Common mistakes when evaluating drag distance
- Using only visual judgment. Something can feel close on a large display while still requiring substantial pointer travel.
- Ignoring repetition. A single 700-pixel drag may be acceptable. A 700-pixel drag repeated 300 times is a different story.
- Forgetting target size. Distance alone does not tell the full usability story.
- Measuring on one viewport only. Responsive layouts can change distances dramatically across laptop, desktop, and ultrawide screens.
- Skipping alternative input methods. Keyboard and click actions may outperform drag and drop in high-frequency workflows.
Best practices for reducing drag burden
- Keep related draggable items and targets physically close.
- Increase drop-zone width or use generous target padding.
- Offer duplicate non-drag actions for high-frequency tasks.
- Allow users to configure views, compact modes, or proximity-based layouts.
- Use animation and highlighting to clarify valid drop zones early.
- Consider auto-scroll zones carefully so users are not forced into awkward long drags.
- Track real task completion times and drop error rates after launch.
When this calculator is most valuable
A drag and drop distance calculator is most valuable during design reviews, before-and-after layout comparisons, accessibility audits, product discovery, and optimization of repetitive workflows.
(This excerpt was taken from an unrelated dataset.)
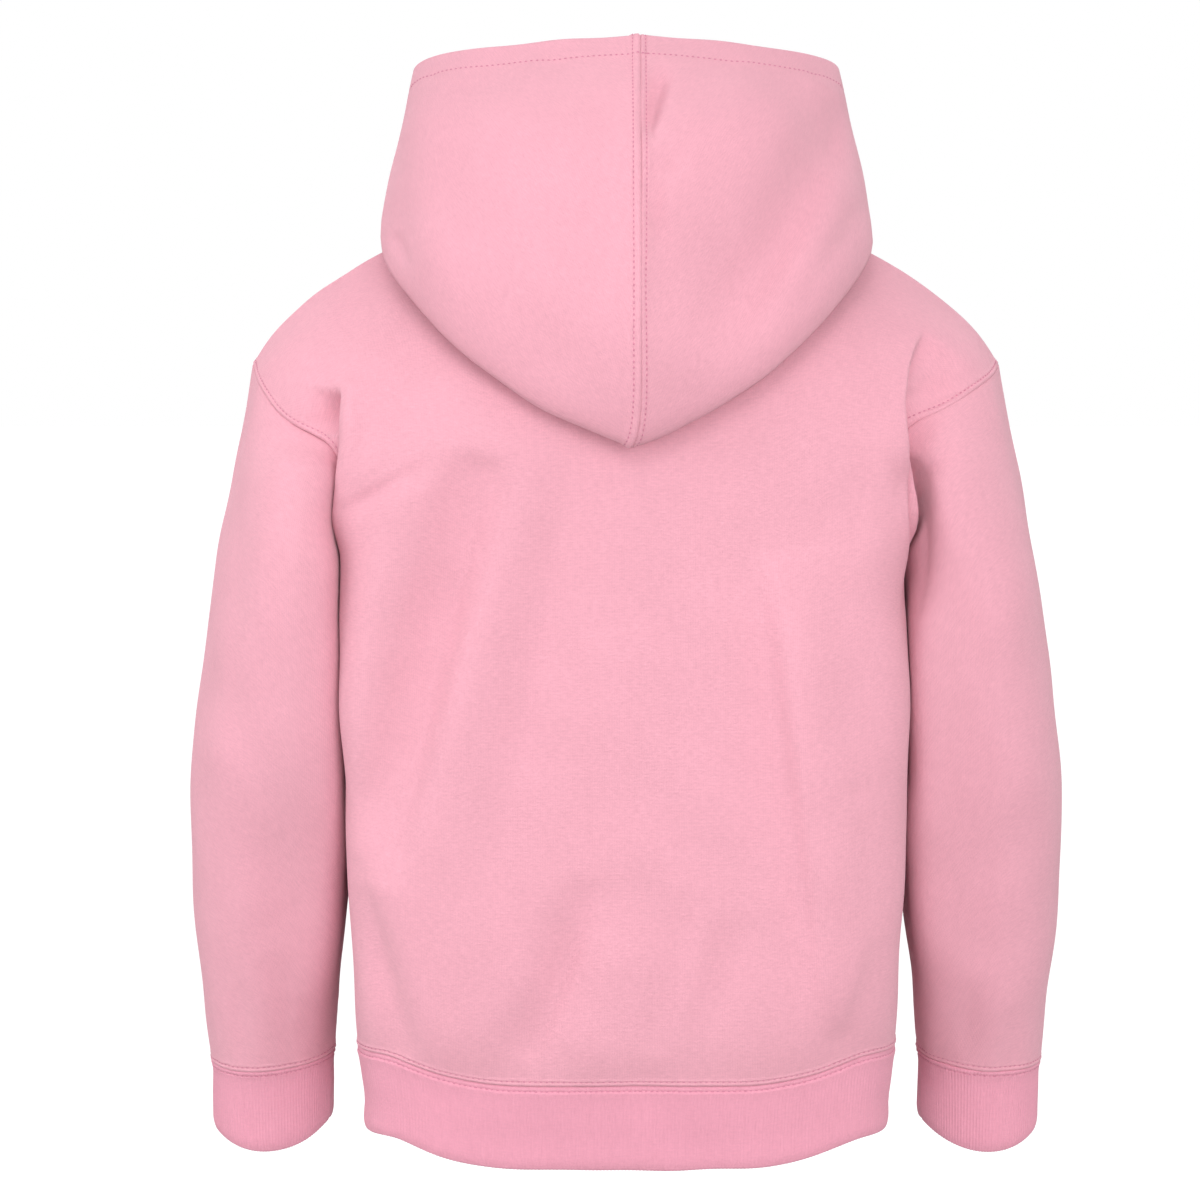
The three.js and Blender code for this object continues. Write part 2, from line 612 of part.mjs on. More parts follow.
// `closed` grids go all the way round, `flip` turns the faces of those whose rows and
// columns run the other way about, and `open` names the edge that no seam closes.
const PANEL = { closed: false, open: [], wall: fleeceWall, material: FLEECE };
const TUBE = { closed: true, open: [], wall: fleeceWall, material: FLEECE };
const HOOD = { closed: false, open: ['end'], wall: rimWall, material: FLEECE };
const BAND = { closed: true, open: ['end'], wall: ribWall, material: RIB };
const PIECES = [
  { name: 'back', rows: back, flip: true, ...PANEL },
  { name: 'front', rows: front, flip: false, ...PANEL },
  { name: 'sleeve_left', rows: sleeveLeft, flip: true, ...TUBE },
  { name: 'sleeve_right', rows: sleeveRight, flip: false, ...TUBE },
  { name: 'hood_left', rows: hoodHalf(1), flip: false, ...HOOD },
  { name: 'hood_right', rows: hoodHalf(-1), flip: true, ...HOOD },
  { name: 'cuff_left', rows: cuff(sleeveLeft), flip: true, ...BAND },
  { name: 'cuff_right', rows: cuff(sleeveRight), flip: false, ...BAND },
  { name: 'waistband', rows: waistband, flip: false, ...BAND },
];

const hoodie = new THREE.Group();
const normals = sharedNormals(PIECES);
for (const piece of PIECES) {
  const material = new THREE.MeshStandardMaterial(piece.material);
  const mesh = new THREE.Mesh(wallGeometry(piece, normals), material);
  mesh.name = piece.name;
  hoodie.add(mesh);
}

export default hoodie;
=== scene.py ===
"""A child's pullover hoodie in pink brushed fleece, worn-full with nobody in it.

Each piece of cloth is rebuilt on the form of its CAD wall: the same sections and curves
give a coarse grid, a spline refines it, and creases, seams, ribs and puckers are laid on
the fine grid. Sections and creases are in millimetres in the CAD frame (+Z up, the front
faces -Y, z = 0 at the high shoulder points); meshes, camera and lights are in metres.
"""

import math

import bpy
import numpy as np
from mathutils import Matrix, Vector
from numpy.linalg import norm


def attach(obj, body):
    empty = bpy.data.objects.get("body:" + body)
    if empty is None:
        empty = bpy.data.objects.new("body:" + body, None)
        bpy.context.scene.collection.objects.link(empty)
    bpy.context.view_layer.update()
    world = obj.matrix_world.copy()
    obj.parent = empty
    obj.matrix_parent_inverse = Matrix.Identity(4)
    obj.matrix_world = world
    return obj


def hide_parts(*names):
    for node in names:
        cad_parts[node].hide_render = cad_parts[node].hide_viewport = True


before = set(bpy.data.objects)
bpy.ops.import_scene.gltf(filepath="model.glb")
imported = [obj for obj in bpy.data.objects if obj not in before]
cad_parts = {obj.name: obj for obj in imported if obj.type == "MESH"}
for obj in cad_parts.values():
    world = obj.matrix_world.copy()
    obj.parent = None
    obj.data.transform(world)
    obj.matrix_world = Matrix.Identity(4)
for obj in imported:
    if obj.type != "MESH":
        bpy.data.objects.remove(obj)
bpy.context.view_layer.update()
MM = 0.001
SIDES, FACES = ("left", "right"), ("back", "front")
rng = np.random.default_rng(20)

# -------- curves and tables


def smoothstep(x, low, high):
    t = np.clip((np.asarray(x, float) - low) / (high - low), 0, 1)
    return t * t * (3 - 2 * t)


def stretch(x, rise, fall):
    """1 from the end of `rise` to the start of `fall`, and 0 outside both."""
    return smoothstep(x, *rise) * (1 - smoothstep(x, *fall))


def table(names, *rows):
    """A short table as its named columns."""
    return dict(zip(names.split(), np.array(rows, float).T))


def column(tab, key, at, name):
    """Smooth value of one named column, by the key column."""
    k, v = tab[key], tab[name]
    slope = np.gradient(v)
    slope[0] = (v[1] - v[0]) / (k[1] - k[0])
    slope[-1] = (v[-1] - v[-2]) / (k[-1] - k[-2])
    slope[1:-1] = (v[2:] - v[:-2]) / (k[2:] - k[:-2])
    at = np.asarray(at, float)
    i = np.searchsorted(k[1:-1], at, side="left")
    step = k[i + 1] - k[i]
    t = np.clip((at - k[i]) / step, 0, 1)
    rise = v[i + 1] - v[i]
    near, far = slope[i] * step, slope[i + 1] * step
    return v[i] + near * t + (3 * rise - 2 * near - far) * t**2 + (near + far - 2 * rise) * t**3


def bezier(p0, p1, p2, p3, t):
    t = np.asarray(t, float)[..., None]
    p0, p1, p2, p3 = (np.asarray(p, float) for p in (p0, p1, p2, p3))
    return (1 - t) ** 3 * p0 + 3 * (1 - t) ** 2 * t * p1 + 3 * (1 - t) * t**2 * p2 + t**3 * p3


def catmull(points, t):
    """Centripetal Catmull-Rom curve through points; t from 0 to 1, evenly over its stretches."""
    points = np.asarray(points, float)
    ends = 2 * points[[0, -1]] - points[[1, -2]]
    p = np.vstack([ends[:1], points, ends[1:]])
    place = np.atleast_1d(t) * (len(points) - 1)
    i = np.minimum(place.astype(int), len(points) - 2)
    w = (place - i)[:, None]
    p0, p1, p2, p3 = p[i], p[i + 1], p[i + 2], p[i + 3]
    d0, d1, d2 = (np.sqrt(norm(b - a, axis=1))[:, None]
                  for a, b in ((p0, p1), (p1, p2), (p2, p3)))
    m1 = ((p1 - p0) / d0 - (p2 - p0) / (d0 + d1) + (p2 - p1) / d1) * d1
    m2 = ((p2 - p1) / d1 - (p3 - p1) / (d1 + d2) + (p3 - p2) / d2) * d1
    return p1 + m1 * w + (3 * (p2 - p1) - 2 * m1 - m2) * w**2 + (2 * (p1 - p2) + m1 + m2) * w**3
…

It provides a numerical bridge between design intent and actual user effort. When paired with analytics, prototypes, and usability sessions, it can help teams identify where direct manipulation is elegant and where it becomes inefficient.
Use this tool to compare scenarios, justify interface improvements, and communicate clearly with stakeholders. Instead of relying on subjective statements alone, you can point to measurable distance, cumulative repeated travel, and relative movement difficulty. That leads to better design decisions, more efficient workflows, and a smoother experience for the people doing the work every day.